Where electric planing makes the most sense right now
Not every use case is equal. Electric planing makes the most sense where boaters want strong short-to-medium-run performance, predictable daily use, lower maintenance, and less noise without giving up real propulsion. That can fit anglers running to nearby spots, recreational boaters making repeat local trips, and owners who operate in areas where quiet boating is a real advantage.
It is also a strong fit for buyers who are tired of pretending that all electric marine products are built for the same job. They are not. If your goal is trolling, buy for trolling. If your goal is planing, buy for planing.
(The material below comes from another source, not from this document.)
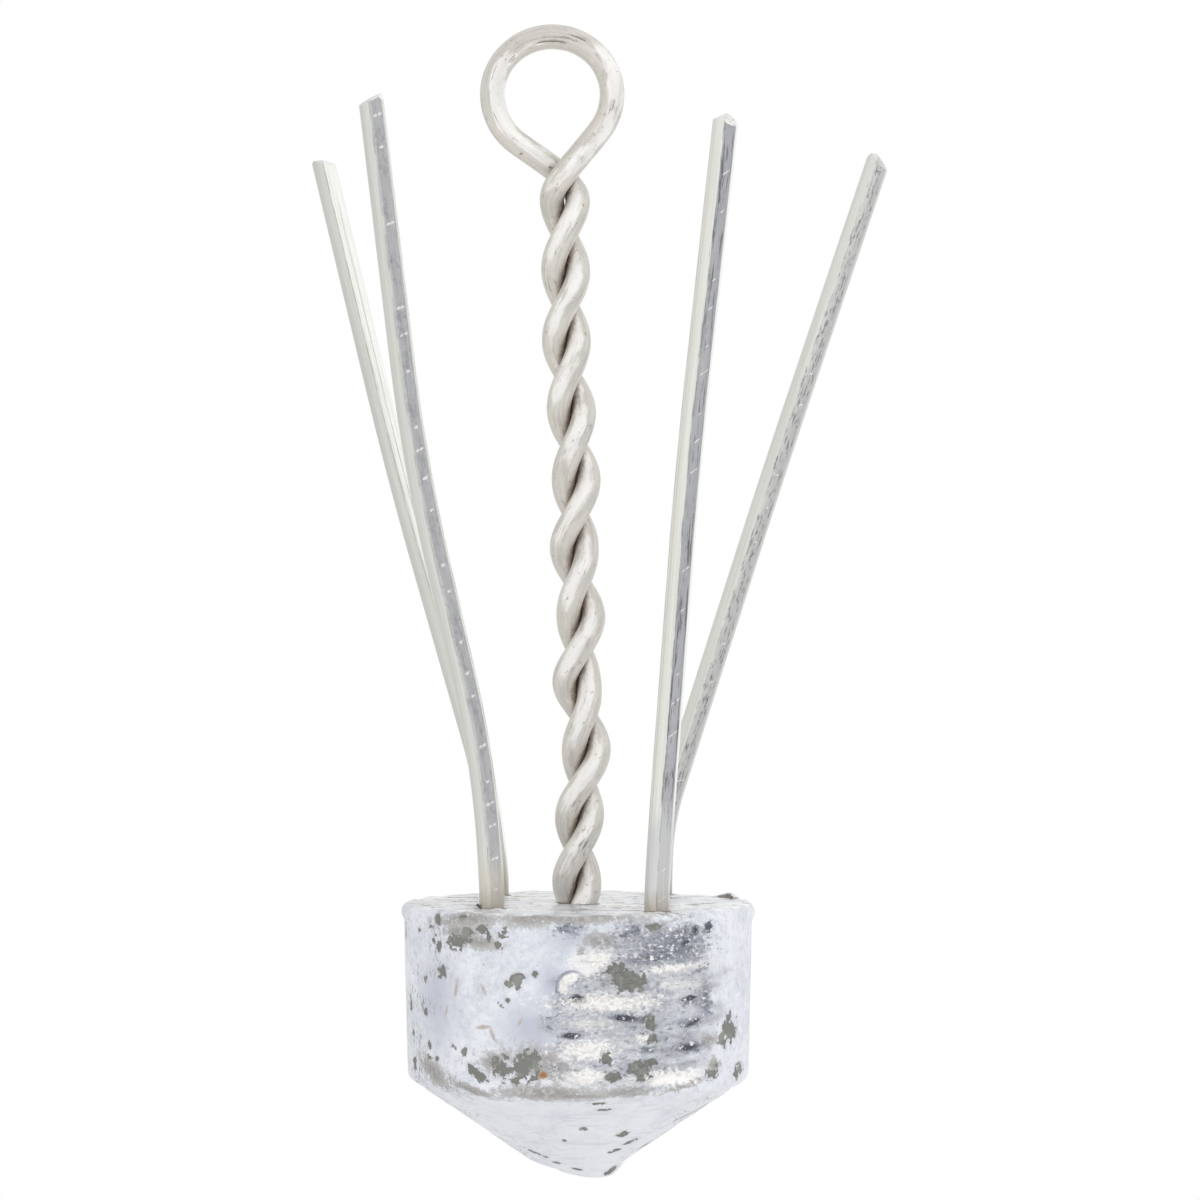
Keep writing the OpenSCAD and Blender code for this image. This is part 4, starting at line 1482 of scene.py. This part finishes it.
def lead_masks(tree, mm):
    """The lead's noises, and where each of its marks and textures shows, from 0 to 1."""
    masks = noises_of(tree, mm, LEAD_NOISES)
    flakes = add(tree, "TexVoronoi", {"Vector": mm, "Scale": FLAKE_SCALE}, take="Color")
    flake = add(tree, "SeparateXYZ", (flakes,))
    for name in ("cold_run", "open_face", "reflection_specked", "cone"):
        masks[name] = add(tree, "Attribute", take="Fac", attribute_name=name)
    for name, (grained, strength, low, high) in MARK_EDGES.items():
        mark = add(tree, "Attribute", take="Fac", attribute_name=name)
        mark = broken_up(tree, mark, masks[grained], strength)
        if name == "chip":
            mark = masks["in_chip"] = broken_up(tree, mark, flake, FLAKE_STRENGTH)
        masks[name] = add(tree, "MapRange", (mark, low, high))
    off = add(tree, "Math", (masks["ripples"], NOISE_MIDDLE), "SUBTRACT")
    masks["off_middle"] = add(tree, "Math", (off,), "ABSOLUTE")
    fade_in(tree, masks, LEAD_TEXTURES)
    return masks


def cast_lead_material():
    """Hand-poured lead: a bluish white skin, flaked off in grey chips, and shiny where it ran cold, with
    painted highlights, painted dark reflections and painted shade in pits there.
    """
    material, tree = new_material("cast_lead_with_flaked_skin")
    place = add(tree, "TexCoord", take="Object")
    mm = add(tree, "Mapping", {"Vector": place, "Scale": (1 / MM, 1 / MM, 1 / MM)})
    masks = lead_masks(tree, mm)
    tone = layered(tree, linear(LEAD_TONE), masks, LEAD_TONES)
    rough = add(tree, "MapRange", (masks["cold_run"], 0.0, 1.0, *LEAD_ROUGH))
    rough = add(tree, "Math", (rough, masks["chip"]), "MAXIMUM")
    rough = add(tree, "Math", (masks["open_face"], FACE_SMOOTHER, rough), "MULTIPLY_ADD")
    shine = add(tree, "Math", (masks["open_face"], FACE_SHINE), "MULTIPLY")
    shine = add(tree, "Math", (masks["cold_run"], shine), "MAXIMUM")
    metal = add(tree, "MapRange", (shine, 0.0, 1.0, *LEAD_METAL))
    # Chips, painted glints and painted gleams are not metal, so the painted highlights show whatever the
    # light
    for name in ("chip", "run_glint", "gleam"):
        kept = add(tree, "Math", (1.0, masks[name]), "SUBTRACT")
        metal = add(tree, "Math", (metal, kept), "MULTIPLY")
    height = masks["frost"]
    for name, size in LEAD_HEIGHTS.items():
        height = add(tree, "Math", (masks[name], size, height), "MULTIPLY_ADD")
    finish_material(tree, tone, rough, metal, height, *LEAD_DENTS)
    return material


# Each claw's marks are set off along its wire, so that no two claws look alike
CLAW_SEED = 100.0

make_camera()
make_world()
make_key_light()
make_floor()
make_lead(cast_lead_material())
make_eye_wire(twisted_wire_material())
for number, (claw_name, claw_values) in enumerate(CLAWS.items()):
    wire = claw_wire_material(claw_name, {**CLAW_LOOK, **CLAW_LOOKS[claw_name]})
    make_claw(claw_name, claw_values, CLAW_SEED * (number + 1), wire)

bpy.context.scene.view_settings.view_transform = "Standard"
The market is finally getting clearer on that point. High-power electric outboards are forcing a more honest standard. Either the system can carry the load and get the hull on top, or it cannot.
The bottom line on boat planing with electric propulsion
Boat planing with electric propulsion is real, but it is not automatic. It depends on matching serious motor output with the right hull, the right battery capacity, and a setup that respects weight and balance. Buyers who understand that can cut through the noise fast.
The interesting shift is not that electric can now cruise quietly. It is that electric is starting to earn a place in performance conversations that used to belong only to gas. For boaters who want clean propulsion but refuse to give up lift, acceleration, and usable speed, that is where the future starts to get practical.
If you are evaluating the switch, focus less on broad claims and more on whether the package will put your hull on plane, carry your real load, and do the job without excuses.